I think you are actually defining (academic) scepticism, which is a perfectly tenable philosophical position and one which is usually taken for granted in western tradition. In fact, the Catholic Church assumes it: it is a heresy to claim *knowledge* of God - which is what the Gnostics were condemned for - in a church where the defining feature is a creed ("We believe.."). But I don't think the Pope would define himself as an agnostic.

I wonder if the root of the problem is that you imagine Fundamentalists and atheists to be making (science-like) knowledge claims about God. My understanding is that both sides would draw the line at "firm belief" (or as you say, "certain belief"). "Know" tends to get used as shorthand or hyperbole in some contexts, but I think it's a misapprehension to take that as a claim to scientific (ie. provable) knowledge. After all, I just *know* that I am going to win the lottery tomorrow.

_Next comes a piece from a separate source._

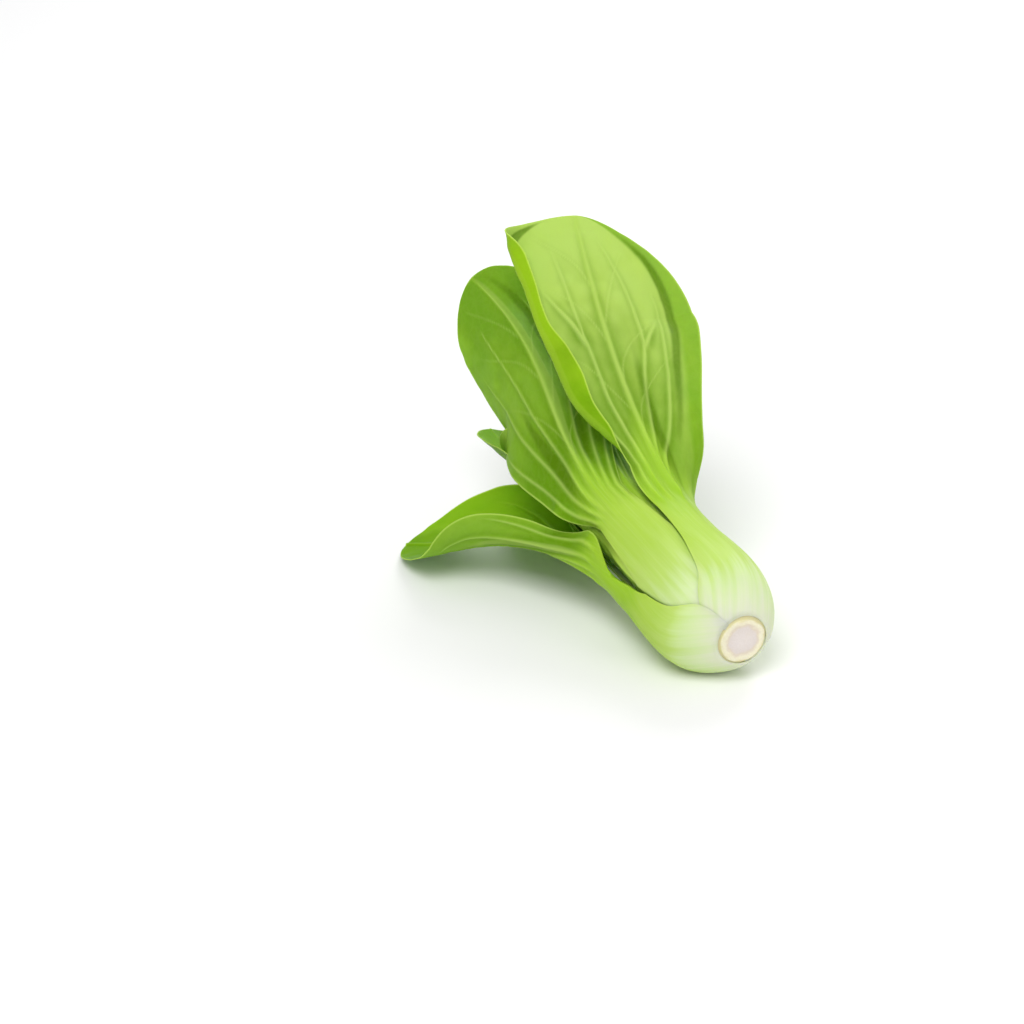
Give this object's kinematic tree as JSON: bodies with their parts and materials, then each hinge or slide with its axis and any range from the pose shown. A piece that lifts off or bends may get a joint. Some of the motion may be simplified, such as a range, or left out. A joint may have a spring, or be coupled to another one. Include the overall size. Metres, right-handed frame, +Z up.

But perhaps you have succeeded in explaining to me why I don't like to be described as an agnostic. If I'm asked the question "Do you believe in God?" I can either say "no" or "yes". To say "I don't know (whether he exists or not)" is to answer a different question. Nobody was asking whether or not I know him to exist; and neither the atheist nor the believer has claimed as much. Or perhaps the agnostic doesn't know what (s)he believes? But again, that isn't a position on the question so much as a failure to think about it.

But perhaps an agnostic would say "I don't believe in his existence *or* his nonexistence" - but I don't see that as being a tenable position either. I can't see that there is a third category which can be believed in there; and the alternative is that the agnostic is claiming to have no beliefs at all, which seems at best unsatisfactory and at worst dishonest.

[rant]
This is what I meant, I think, when I said that agnosticism strikes me as a cop-out. It seems to be an unwillingness to own up to having beliefs. And I don't think there is anyone who is really without beliefs of one sort or another, even if they are vague or inconsistent. Again, if I ask you whether you believe that a 40-foot pink centipede is climbing out of the dumpster behind you, it's irrelevant to tell me that it is possible or that it can't be known for certain: what do you *think*? Are you seriously lacking in beliefs about giant pink centipedes? Or are you just refusing to think about the question?
[/rant]

So, in answer to the question "Do you believe in the existence of (a) God?", I can see a variety of reasonable answers: yes, no, I haven't thought about it, I don't care, I don't understand the terms of the question. To say "I don't think it can be known" is an answer to a different question.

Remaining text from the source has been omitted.